Gus Yahya Sebut Monumen Kesetaraan di Tubuh NU pada Muktamar 1938 di Menes
Kamis, 11 Agustus 2022 | 14:30 WIB
Gus Yahya menyampaikan pandangan fiqih peradaban di Pesantren Krapyak, Yogyakarta, Kamis (11/8/2022) pagi.
Yogyakarta, NU Online
Dalam kegiatan Halaqah Fiqih Peradaban di Madrasah Aliyah Ali Maksum, Krapyak, Yogyakarta, Kamis (11/8/2022), Ketua Umum Pengurus Besar Nahdlatul Ulama (PBNU) KH Yahya Cholil Staquf mengenang perjuangan para ulama NU dalam menerapkan kesetaraan laki-laki dan perempuan di tubuh NU.
Hal itu terbukti di Muktamar Ke-13 di Menes, Pandeglang (Banten) pada 1938. Pada waktu itu, dua perempuan Sunda berpidato di hadapan para ulama dari berbagai daerah, yaitu Jawa Timur, Jawa Tengah, Jawa Barat, Banten, Kalimantan Selatan, Sumatera Selatan, dan Nusa Tenggara Barat.
“Para ulama NU sejak generasi muassis (pendiri) telah melakukan inisiatif yang sangat berani dalam konteks syariah. Contohnya, pada 1938, yaitu Muktamar Menes memberi panggung kepada dua orang ibu nyai pesantren untuk tampil,” terang Gus Yahya.
Dua perempuan itu adalah Nyai Djuaesih, perempuan kelahiran Sukabumi yang tinggal di Bandung dan Siti Syarah, perempuan asal tuan rumah, yaitu Menes sendiri. Kedua perempuan itu, tuturnya, menuntut persamaan hak bagi perempuan dalam bidang pendidikan.
“Sejak itu dibuat forum khusus bagi perempuan, yang pada perkembangannya melahirkan Muslimat NU,” tutur Pengasuh Pondok Pesantren Raudlatut Thalibien, Rembang itu.
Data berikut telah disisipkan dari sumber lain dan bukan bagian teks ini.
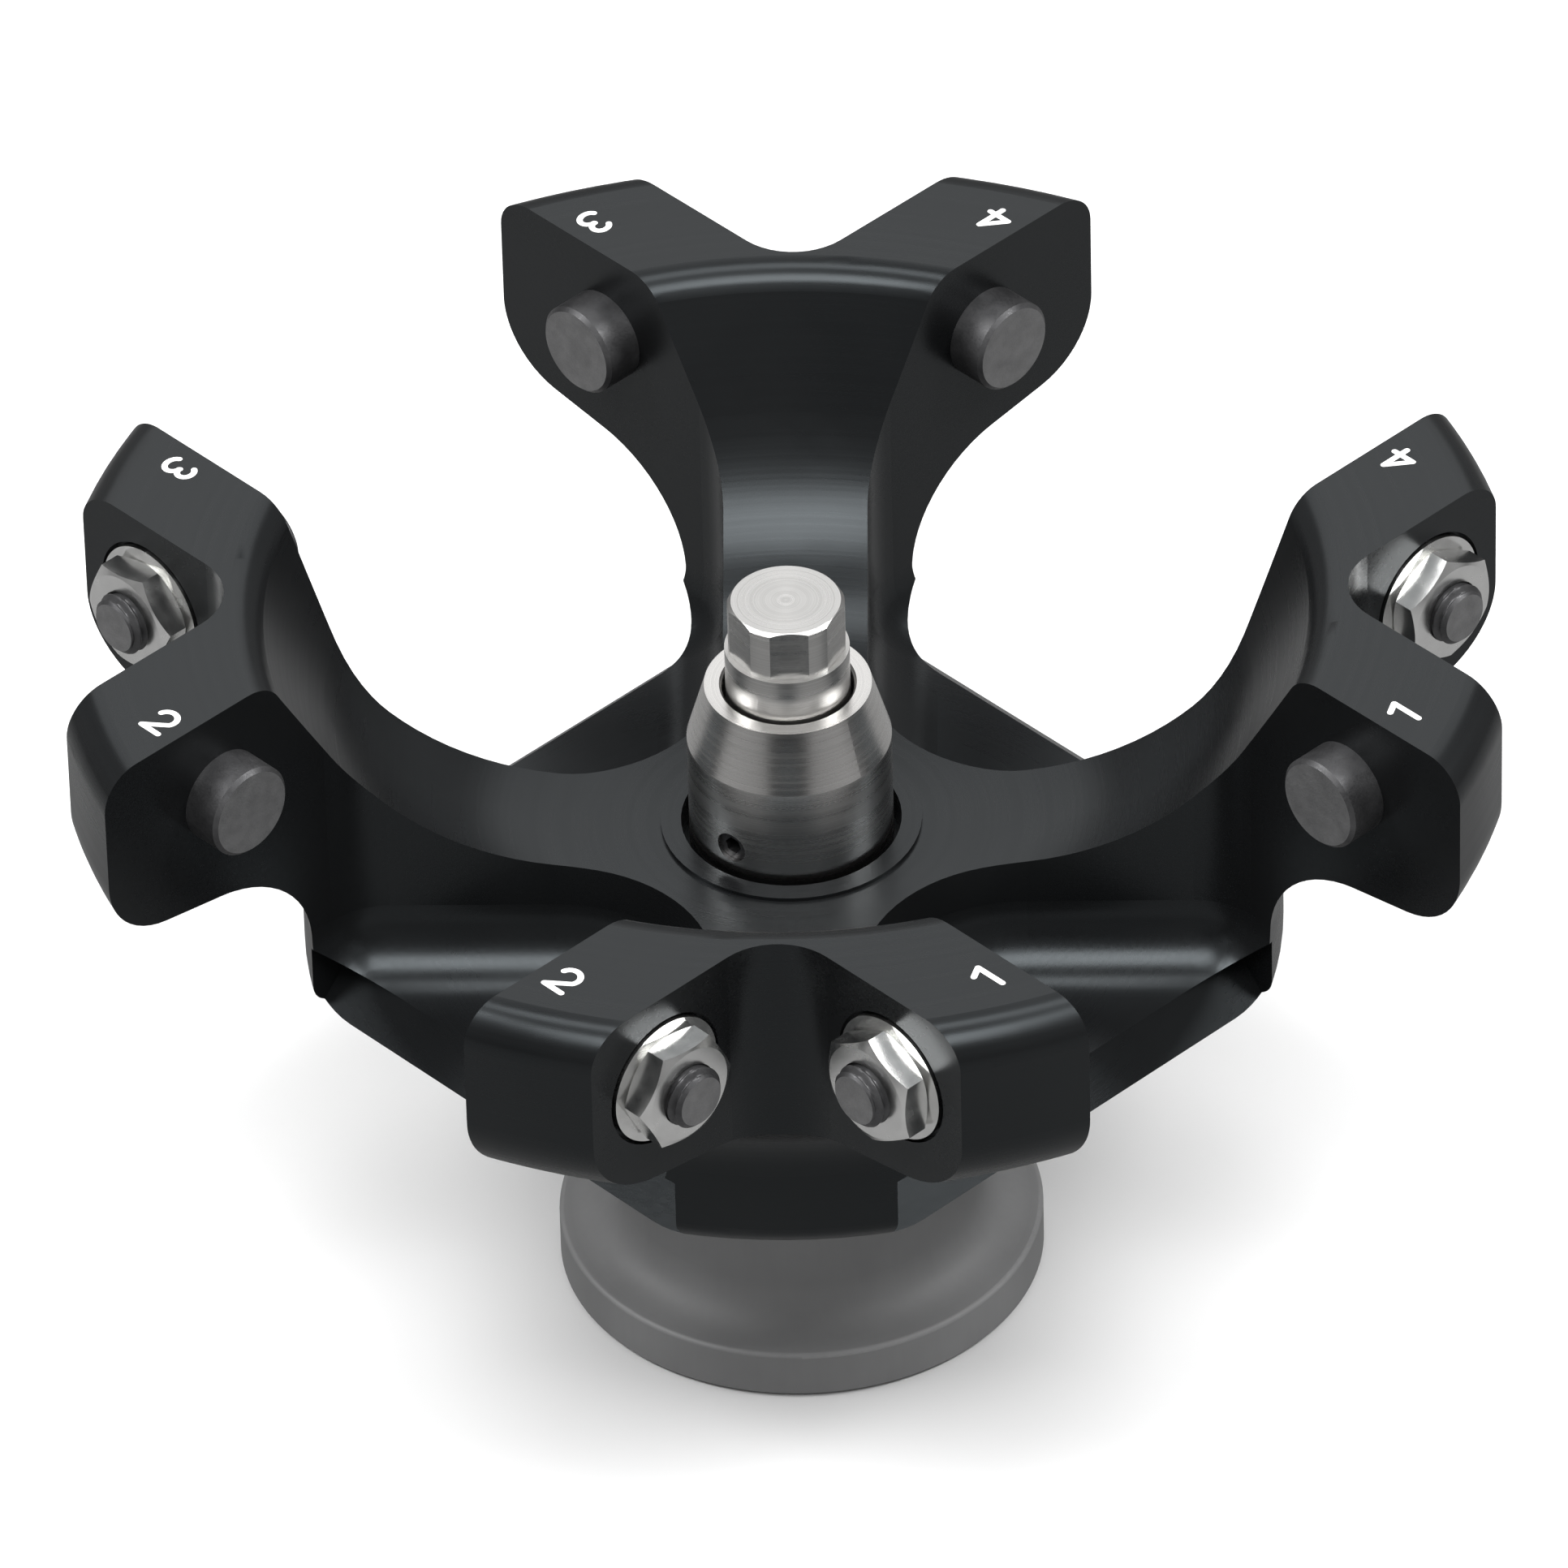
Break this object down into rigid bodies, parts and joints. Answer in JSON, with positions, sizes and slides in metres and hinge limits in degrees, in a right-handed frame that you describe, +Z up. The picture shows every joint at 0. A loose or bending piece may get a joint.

Sejarah itu, bagi Gus Yahya, membuktikan bahwa kelahiran NU sebagai gerakan adalah sebagai rintisan untuk membentuk peradaban baru.
Konstruksi Turki Utsmani
Lebih lanjut, ia menceritakan perjalanan sejarah Islam sejak abad ke-12. Abad itu didominasi oleh konstruksi Turki Utsmani, yang dianggap secara sistemik sebagai representasi Islam, sehingga menjadi acuan/referensi dalam masalah keagamaan.
“Turki Utsman itu sangat agresif dalam memperluas wilayah-wilayah kekuasaan. Dan itu dilakukan terus menerus tanpa henti,” paparnya.
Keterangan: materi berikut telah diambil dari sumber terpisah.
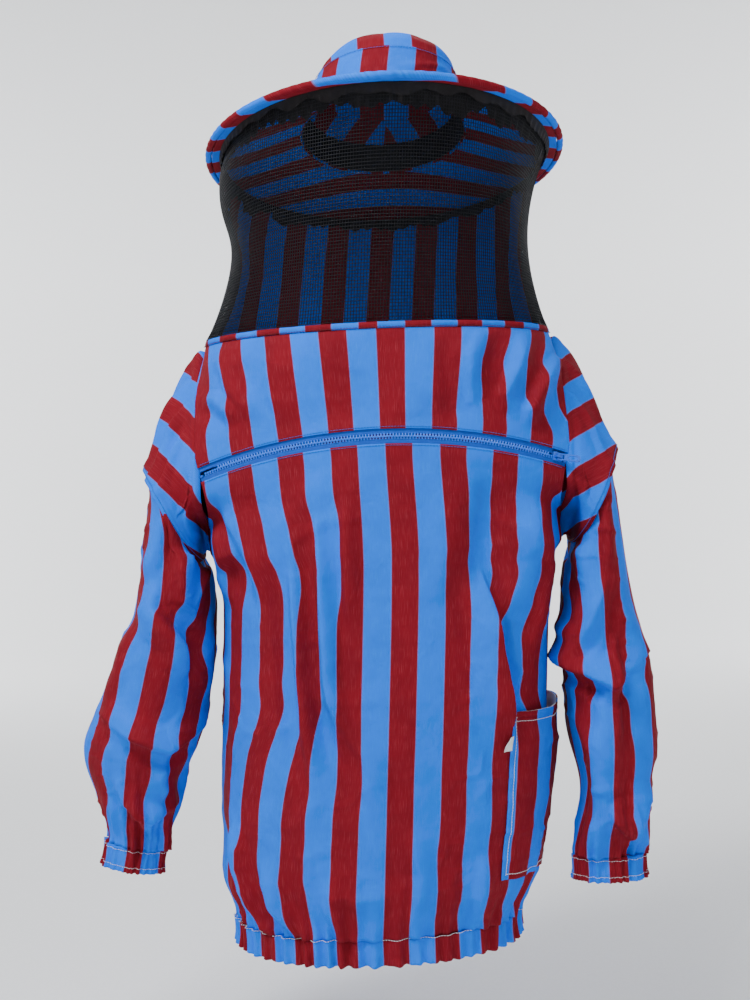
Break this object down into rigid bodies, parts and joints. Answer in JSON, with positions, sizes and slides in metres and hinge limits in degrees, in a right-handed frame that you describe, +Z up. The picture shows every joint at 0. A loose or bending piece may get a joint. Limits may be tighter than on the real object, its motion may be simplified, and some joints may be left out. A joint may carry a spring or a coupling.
{
  "type": "beekeeping jacket",
  "caption": "Striped cotton beekeeping jacket with elastic hem and cuffs, hip pocket, chest zip, and an attached round hat whose net veil and yoke fold back once the zip is open.",
  "frame": {"origin": "centre of the collar seam, at the base of the wearer's neck", "axes": "+Z up the wearer's neck, -Y out of the jacket's front, +X to the wearer's left"},
  "size_m": [0.6376, 0.4022, 1.0226],
  "materials": {
    "striped_cotton": "plain woven cotton, printed or woven in azure and claret stripes",
    "black_net": "square-mesh black tulle",
    "black_band": "black woven tape",
    "white_elastic": "woven elastic",
    "brim_board": "flexible brim sheet",
    "hoop_wire": "spring steel hoop",
    "zip_tape": "woven blue zip tape",
    "zip_teeth": "moulded blue teeth",
    "blue_enamel": "die-cast, blue enamel",
    "white_lining": "white woven cotton"
  },
  "bodies": {
    "torso": {"torso_front": "striped_cotton", "torso_back": "striped_cotton", "shoulder_left": "striped_cotton", "shoulder_right": "striped_cotton", "sleeve_left": "striped_cotton", "sleeve_right": "striped_cotton", "cuff_casing_left": "striped_cotton", "cuff_casing_right": "striped_cotton", "cuff_elastic_left": "white_elastic", "cuff_elastic_right": "white_elastic", "hem_casing": "striped_cotton", "hem_elastic": "white_elastic", "hip_pocket": "striped_cotton", "pocket_mouth_facing": "white_lining", "pocket_tag": "white_lining", "zip_tape_lower": "zip_tape", "zip_teeth_lower": "zip_teeth", "zip_stop_left": "blue_enamel", "zip_stop_right": "blue_enamel"},
    "hood": {"front_yoke": "striped_cotton", "collar_welt": "striped_cotton", "zip_tape_upper": "zip_tape", "zip_teeth_upper": "zip_teeth", "veil_front_net": "black_net", "veil_back_panel": "striped_cotton", "veil_side_band_left": "black_band", "veil_side_band_right": "black_band", "veil_gather_band": "black_net", "brim_upper_cloth": "striped_cotton", "brim_under_cloth": "striped_cotton", "brim_stiffener": "brim_board", "brim_wire": "hoop_wire", "brim_binding": "striped_cotton", "crown_wall": "striped_cotton", "crown_top": "striped_cotton", "sweatband": "black_band"},
    "zip_slider": {"zip_slider": "blue_enamel"},
    "zip_pull": {"zip_pull": "blue_enamel"}
  },
  "joints": [
    {"name": "hood_fold_back", "type": "hinge", "parent": "torso", "child": "hood", "pos_m": [0, 0.13, 0], "axis": [-1, 0, 0], "range_deg": [0, 140]},
    {"name": "zip_slider_travel", "type": "hinge", "parent": "torso", "child": "zip_slider", "pos_m": [0, 0.17423, -0.32658], "axis": [0, -0.5592, -0.829], "range_deg": [0, 60.2]},
    {"name": "zip_pull_swing", "type": "hinge", "parent": "zip_slider", "child": "zip_pull", "pos_m": [0.18879, -0.09744, -0.14563], "axis": [-0.2122, -0.2038, -0.9557], "range_deg": [0, 125]}
  ]
}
“Ini berlangsung selama 700 tahun. Dominasi itu berakhir sejak Perang Dunia pertama dan kemudian Perang Dunia kedua. Sejak itu Turki Utsmani dibubarkan,” sambung Gus Yahya.
Ia menerangkan bahwa Turki Utsmani melakukan publikasi kekuatan militer luar dalam. Keluar dilakukan dengan penekanan tertib sosial, sementara publikasi ke dalam lewat kajian-kajian fiqih yang dilakukan oleh fuqaha.
“Publikasi keluar dengan ekspansi sosial dan pemeliharaan tertib sosial ke dalam. Jadi pemeliharaan tertib sosial itu dlakukan dengan fiqih dan dilakukan oleh fuqaha,” terangnya.
Cara-cara itu, lanjut Gus yahya, membuat pertahanan Turki Utsmani lemah. Berbeda dengan peradaban di era Abbasiyah yang banyak melahirkan produk-produk peninggalan sejarah.
“Akibatnya tidak ada produk peradaban lain, berbeda dengan peradaban abbasiyah, banyak produk-produk yang ditinggalkan seperti monumen-monumen peradaban, padahal mereka melakukannya 200 tahun,” imbuh dia.